Why it matters: Committee members pressed the panel on whether mandatory reporter training should be the top recommendation. Bettisworth said the issue emerged after the panel's prior work on screened-out cases, where families that did not meet investigation thresholds often received no referral or follow-up. The panel recommended a standardized, open-access curriculum for Alaska that is informed by mandated reporters, OCS staff and people with lived experience, and that assigns clear ownership for maintenance, evaluation and periodic updates.

Committee responses ranged from support for standardization to concern about focusing on training rather than immediate child outcomes. Representative Ruffridge asked what had changed for children and families as a result of CRP work; Bettisworth said the panel has advanced workforce and training issues but does not have immediate population-level outcome data. "I don't have data to prove that," she said, adding that system change is incremental and that the panel hopes its recommendations will improve practice over time.

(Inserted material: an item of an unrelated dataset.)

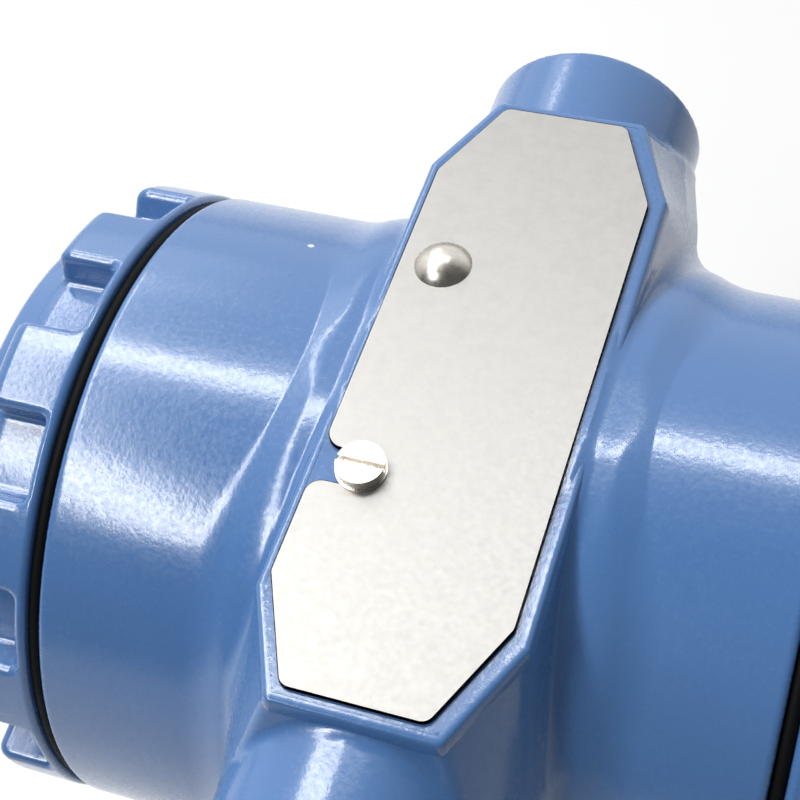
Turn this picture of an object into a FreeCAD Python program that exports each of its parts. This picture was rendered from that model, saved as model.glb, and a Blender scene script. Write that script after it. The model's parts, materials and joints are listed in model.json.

The panel also flagged diversion as its next major focus area. Bettisworth described diversion as connecting families to supports "without unnecessary involvement with the child welfare system," and said the CRP will analyze legal and confidentiality barriers to direct support and produce recommendations for OCS by its upcoming annual report due June 30.

Context and details: Bettisworth explained the CRP operates under federal CAPTA authority and state regulation, meets quarterly (with monthly public meetings by Zoom), and organizes priorities on a two-year work plan with Phase 1 education and Phase 2 action. The CRP requested specific data from OCS on reunification practices, kinship placements (licensed versus unlicensed), placement timelines and in-state versus out-of-state residential placements to inform its recommendations on out-of-home care.

What's next: Committee members raised the possibility of a committee bill to create a statewide standard for mandatory reporting training. Representative Fields proposed that idea on the record and the panel expressed support for stakeholder-informed standardization. The CRP's next annual report and OCS's required written response are scheduled to be circulated to legislators by June 30.

No formal committee action was taken during the hearing; the presentation closed with committee questions and a transition to OCS's response.